On a highway expansion project, the state department of transportation used a collaborative spec platform to include subcontractors specializing in earthwork, paving, and bridge construction. The subcontractors flagged that the standard specification for compaction testing was impossible to meet with the available soils. Rather than contest the test results later, the team agreed to a modified compaction standard and a corresponding change in the test method. The project avoided delays and the contractor’s claim for extra costs was resolved before construction began.

Measuring the Impact of Collaboration

To justify the investment in collaborative specification development, track these key performance indicators before and after implementing the approach:

  • Number of RFIs — especially those related to specification ambiguity. A 50% reduction is common.
  • Change order volume — measure the percentage of change orders that stem from specification errors or omissions. Aim for less than 5% of contract value.
  • Schedule adherence — collaborative specs often lead to fewer weather- or supply-related delays because alternatives are pre-approved.
  • Stakeholder satisfaction — survey clients, contractors, and designers on their perception of the specification process. High scores correlate with fewer disputes.
  • Cost of quality — include the cost of rework, testing failures, and warranty claims. Collaborative specs tend to lower these costs by 15–25%.

These metrics should be reported quarterly during the project and aggregated across a portfolio to build a business case for institutionalizing collaboration.

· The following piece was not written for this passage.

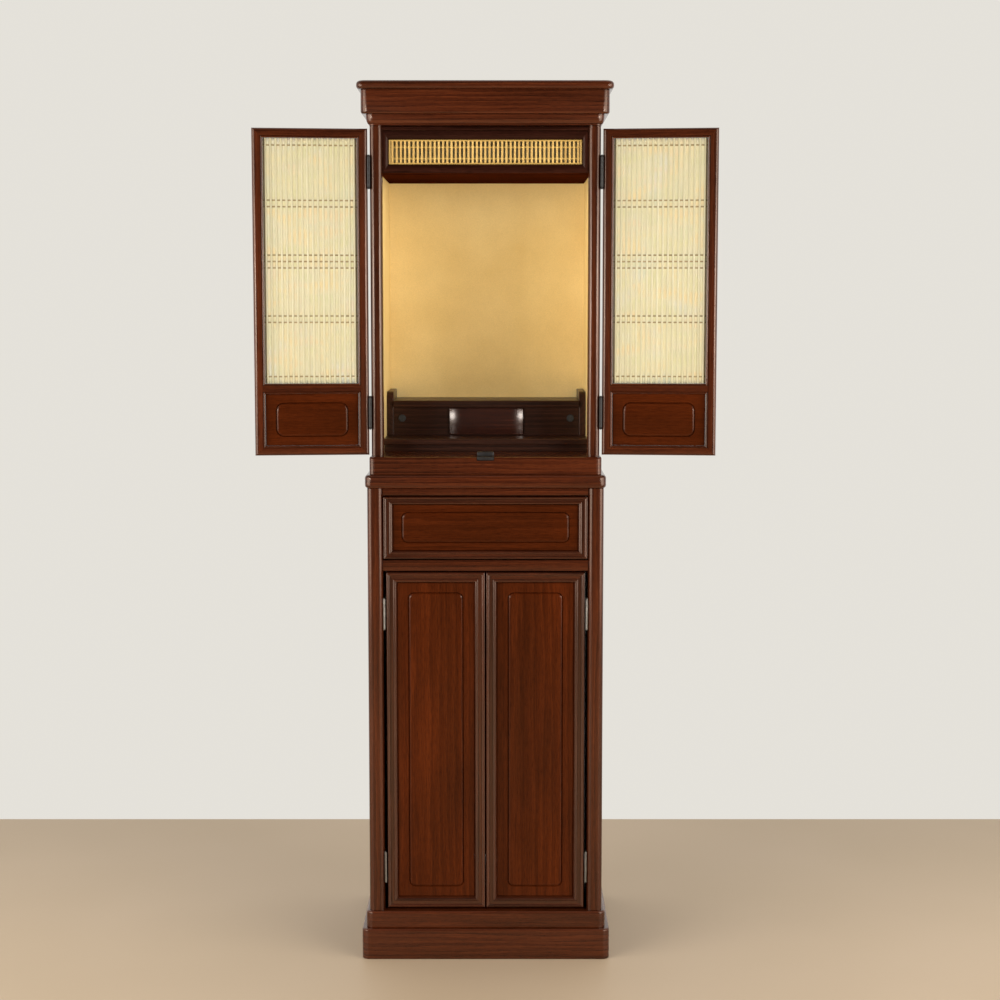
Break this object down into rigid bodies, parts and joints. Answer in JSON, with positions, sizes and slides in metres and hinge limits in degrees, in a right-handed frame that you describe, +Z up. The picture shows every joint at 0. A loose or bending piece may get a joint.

Tools That Enable Collaboration at Scale

While process and culture are paramount, the right technology can accelerate adoption. Here are a few categories of tools that support collaborative specification development:

Specification authoring and management platforms like Directus allow teams to treat specification clauses as structured data. This means you can create custom workflows, link specs to 3D BIM objects, and even generate automated compliance reports. Directus's open-source model gives organizations the flexibility to tailor the interface to their exact workflows.

Building Information Modeling (BIM) platforms such as Autodesk BIM 360 integrate specification data directly into the model. When a specification changes, the model updates and vice versa. This live linkage ensures that no one installs to an outdated spec.

Collaborative document review tools like Bluebeam Revu or Aconex offer structured commenting, markups, and approval workflows. These tools are particularly useful for PDF-based specifications when teams are not ready for a fully data-driven approach.

Communication platforms like Slack or Microsoft Teams can complement the spec platform by providing a dedicated channel for specification discussions, quick polls, and daily updates. However, the formal review should always happen inside the spec management tool to maintain an audit trail.

Conclusion: Making Collaboration the Standard

The benefits of collaborative specification development are clear: fewer errors, lower costs, faster delivery, and stronger relationships among stakeholders. Yet many organizations still default to isolated spec writing because it feels faster in the short term. The key is to treat collaboration as an investment, not an expense. By adopting structured processes, using appropriate digital platforms like Directus, and measuring the outcomes, teams can prove that this method delivers superior project performance.

As the AEC industry moves toward integrated project delivery and lean construction, collaborative specification development will become not just best practice but a standard expectation. Clients will demand it, contractors will rely on it, and designers will design better because of it. The only question left is: will your next project start the collaborative way?